Graphics: Please make sure to display at least one scatter plot, box plot and histogram. Don’t be limited to this. Please explore the many other options in R packages such as ggplot2.

hist(Titanic1$`Passenger Age`, main = "Histogram", xlab = "Age", xlim = c(0,80),ylim=c(0,150), col = 31)

plot.default(Titanic1$`Passenger Age`,main="Scatter plot",ylab=" Age", col=30, xlim = c(0,1313))

plot(Titanic1$"Class", Titanic1$"Passenger Age",main="Box plot", xlab="Class",ylab="Age", ylim=c(0,80), col=30)

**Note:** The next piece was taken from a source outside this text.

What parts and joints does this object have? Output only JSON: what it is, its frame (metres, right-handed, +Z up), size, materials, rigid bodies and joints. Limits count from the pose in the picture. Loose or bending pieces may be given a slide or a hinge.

###Survived Passengers vs NoT Survived ; with respect to Gender
Survived_Gender<-table(Titanic1$`Passenger Sex`,Titanic1$Surv)
Survived_Gender
##         
##            N   Y
##   female 154 308
##   male   709 142
plot(Survived_Gender)

###Survived Passengers vs NoT Survived ; with respect to Class
Survived_Class<-table(Titanic1$Class,Titanic1$Surv)
Survived_Class
##      
##         N   Y
##   *     1   0
##   1st 129 193
##   2nd 160 119
##   3rd 573 138
plot(Survived_Class)

4.Meaningful question for analysis: Please state at the beginning a meaningful question for analysis. Use the first three steps and anything else that would be helpful to answer the question you are posing from the data set you chose. Please write a brief conclusion paragraphin R markdown at the end.

Based on the Data Analysis the following conclusion can be made: 1.There were more adult passengers ages 20-50 than kids or elderly people. Amoung young adults statistically more people age 20-25. 2.The older passenger - the higher class was occupied. 3. More females survived than males. 4. More Passengers from the 1st class survived than from any other class.

5. BONUS - place the original .csv in a github file and have R read from the link. This will be a very useful skill as you progress in your data science education and career

Titanic3<-read.csv(“https://raw.githubusercontent.com/uplotnik/Final-Project-R-Bridge-Course/master/Titanic1.csv”)